Allan McRae schrieb:
Marc - A. Dahlhaus wrote:
Hello,

i've spotted a problem in makepkg's cleanup part if the host is running bash-4.0. As makepkg runs bash with option -e, on bash-4.0 it fails if strip reports an unsupported binary.
The following trivial patch fixes the problem.

Signed-off-by: "Marc - A. Dahlhaus" <[email protected]>

--- pacman-3.2.2.orig/scripts/makepkg.sh.in
+++ pacman-3.2.2/scripts/makepkg.sh.in
@@ -766,11 +766,11 @@ tidy_install() {
find ${strip_di...@]} -type f 2>/dev/null | while read binary ; do
            case "$(file -biz "$binary")" in
                *application/x-sharedlib*)  # Libraries (.so)
-                    /usr/bin/strip --strip-debug "$binary";;
+                    /usr/bin/strip --strip-debug "$binary" || true;;
                *application/x-archive*)    # Libraries (.a)
-                    /usr/bin/strip --strip-debug "$binary";;
+                    /usr/bin/strip --strip-debug "$binary" || true;;
                *application/x-executable*) # Binaries
-                    /usr/bin/strip "$binary";;
+                    /usr/bin/strip "$binary" || true;;
            esac
        done
    fi

I don't think this is a good approach to the problem. Having "|| true" means if there is a real problem, then it gets ignored.
What real problem could arise?
An unsupported binary? Would print errors but creates the package mostly stripped. A missing strip command?

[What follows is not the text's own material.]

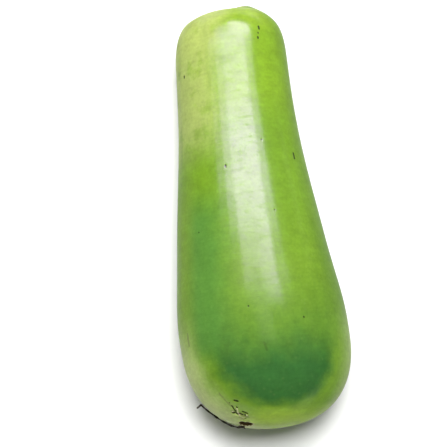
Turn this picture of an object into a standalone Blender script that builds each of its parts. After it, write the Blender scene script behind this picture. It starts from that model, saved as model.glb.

Would print errors but creates the package unstripped. A damaged storage... but i think in that case makepkg would have failed in the actual build step and not in cleanup.
I suppose the real question is: How do you actually get an unsupported binary? My guess is this occurs when building a package from a binary source, in which case "options=('!strip')" would be the solution.
The package that triggered this, was xen.
xen installs some gzipped content inside /usr/lib which strip doesn't support.

$ file -biz usr/lib/xen/boot/ioemu-stubdom.gz
application/x-executable; charset=binary compressed-encoding=application/x-gzip; charset=binary; charset=binary

The file itself is a bootable image file for grub.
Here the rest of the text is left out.